The solution Wilders presents involves a high risk of invoking violence, even if he states repeatedly that his program should be realized by the word and the pen. Who will give me the assurance that this would indeed be the case? Who can guarantee us that there will not be people who, like so many Christians, Muslims and French revolutionaries, will take up the sword and ‘help’ to realize their goals that way? Wilders’ book brings us nothing new. Not only that, it is also completely counter- productive. Wilders’ message is not like that of religions and ideologies, which not only have a negative but also a positive side. It is exclusively negative. He focuses on the shortcomings of the other, accuses the other of being violent by nature, and uses words that can easily be interpreted as allowing violence to fight the enemy. He acts in exactly the same way as he perceives his opponent does. He sees the speck in his brother’s eye but fails to see the log in his own.

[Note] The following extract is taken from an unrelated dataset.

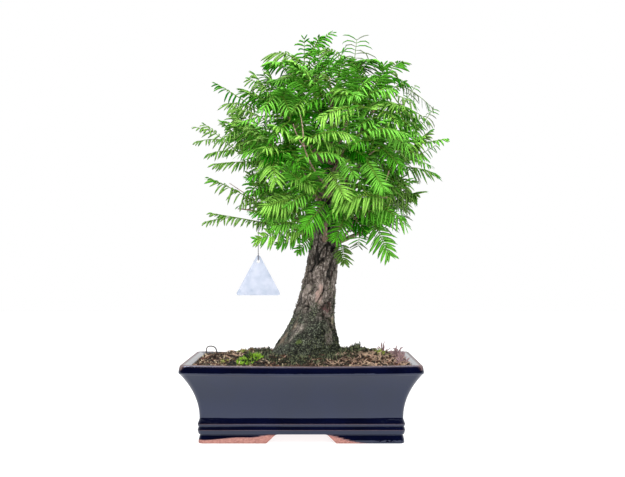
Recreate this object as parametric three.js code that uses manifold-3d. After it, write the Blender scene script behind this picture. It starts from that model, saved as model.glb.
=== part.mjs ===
// Dawn redwood bonsai in a glazed rectangular pot.
// Millimetres, +Z up, -Y towards the viewer, +X to the viewer's right.
// The tree is grown by rule: a leaning trunk, rings of boughs, and at each bough's tip
// a mass of flat needle sprays that keeps to its own cell of the crown.
import * as THREE from "three";
import { mergeVertices } from "three/addons/utils/BufferGeometryUtils.js";
import Module from "manifold-3d";

const wasm = await Module();
wasm.setup();

// Driving dimensions

const CLEAR = 0.3; // gap between neighbouring solids

const POT = {
  length: 310,
  width: 230,
  height: 102,
  corner: 9,
  waistInset: 23.5, // how far the waist stands in from the rim
  rimDrop: 10, // height of the rim's outer face
  lip: 14, // width of the rim's top
  beads: [27, 18], // heights of the two mouldings
  beadProud: 2,
  wall: 10,
  floorTop: 20,
  footHeight: 11.5,
  skirt: 16, // thickness of the skirt that the feet stand in
  archLong: { wide: 90, narrow: 63 },
  archShort: { wide: 78, narrow: 52 },
  drain: { radius: 11, apart: 130 },
};
const SOIL = { edge: 99.5, crest: 108, plateau: 62, bump: 1.2, tuft: 3.1, tuftPitch: 5.4 };
const TRUNK = {
  foot: SOIL.crest + CLEAR,
  tip: 432,
  flare: 28,
  flareFall: 41,
  radius: 20,
  thinsFrom: 215,
  footX: 3.5,
  lean: 0.24,
  rightens: 0.0004,
  ribs: 0.075, // of the radius
};
const CROWN = { x: 32, y: 0, z: 383, reach: 150, depthReach: 146 };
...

It may very well be the case that Geert Wilders will in due time give up his position as leader of the Freedom Party and leave the Dutch political arena. He might indeed, as was suggested, join an American think tank or travel the world spreading the message of the danger of Islam. Irrespective of where his career leads him, this will not mean that the anti Islam discourse will die out. On the contrary, it is supported by numerous others and in particular on the Internet it is very strong. Therefore countering this ideology by arguments, by pamphlets like this, remains necessary.
‘Am I showing myself to be a reprehensible cultural relativist here?’, asks De Ruiter in one of the chapters. ‘Undoubtedly’, is his answer.’